Do not wait too long to get certain documents in place, so your loved one can understand and sign as needed. Among these are:
- Power of Attorney (Healthcare and Finances)
- HIPAA Authorization
- Medical POA
- Advanced Directives
- Revocable Trust
These are often prepared by an eldercare attorney. When looking for such an attorney, if your friends and family do not have recommendations, I would suggest going to the National Academy of Elder Law Attorneys where you can search by zip code: Find a Lawyer (naela.org)
When doing the actual selection, I would suggest a few tips:
- Initial consultation: Figure out the type of service that you think you are looking for and call to request a free consult. If you are clear and organized in your call, you should be able to get up to 30 minutes of their time for free. If they are unwilling to do so, try another.

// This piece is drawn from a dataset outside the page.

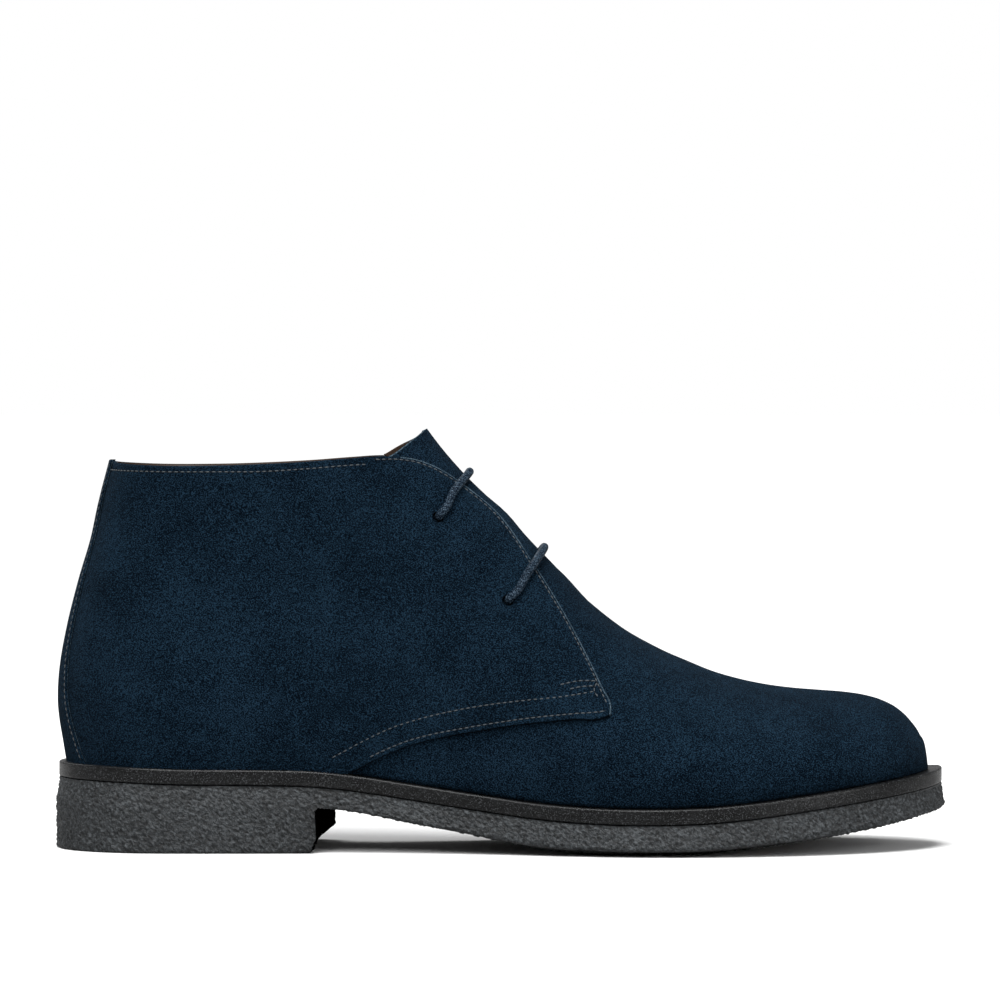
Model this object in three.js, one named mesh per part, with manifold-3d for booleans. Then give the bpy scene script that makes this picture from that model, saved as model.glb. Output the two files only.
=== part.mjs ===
// Chukka boot for the right foot: a low ankle boot on a crepe rubber sole.
// Millimetres. While it is drawn, X runs from the back of the heel to the toe, Y towards the
// medial (inner) side, Z up, and the floor is z = 0. The group is then shifted so that the
// origin is under the middle of the boot.

import * as THREE from "three";
import { mergeVertices } from "three/addons/utils/BufferGeometryUtils.js";
import Module from "manifold-3d";

const wasm = await Module();
wasm.setup();

// ---- driving dimensions ----

const LENGTH = 302; // outsole, heel to toe
const HEEL_CENTRE = 42; // x of the widest place of the heel
const HEEL_HALF = 35; // half of the outsole's width there
const HEEL_ROUND = 2.15; // roundness of the heel's plan, 2 being an ellipse
const TOE_Y = 9; // how far the toe's tip stands towards the medial side
const TOE_ROUND = 2.1; // roundness of the toe's plan

const STRIP_THICK = 5; // midsole strip
const STRIP_INSET = 1; // its edge inside the outsole's
const GAP = 0.3; // between pieces that meet along a curve
const HEEL_EDGE = 1.2; // rounding of the heel's bottom edge
const UPPER_INSET = 5.7; // the upper's foot inside the outsole's edge
const UPPER_WALL = 1.7; // suede and lining together
const QUARTER_THICK = 1.3;
const STAY_THICK = 1;
const INSOLE_THICK = 4;
const INSOLE_INSET = 9;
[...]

I suggest speaking to three attorneys before hiring one.
- Find out what they know: FTD is a specific form of dementia, and each state has specific regulations regarding power of attorney and other documents that I listed above. Select an attorney that has dealt with your specific situation.
- Is this the right fit: A lot of this is your gut. Are they professional? Do they respond timely? Do they speak WITH you rather than AT you? An attorney will not be cheap. One that you have to have repeatedly clarify things because they cannot speak plainly will cost you more.
- Check their background: Each state has a bar association website. You just want to make sure they are actively licensed and have no disciplinary issues.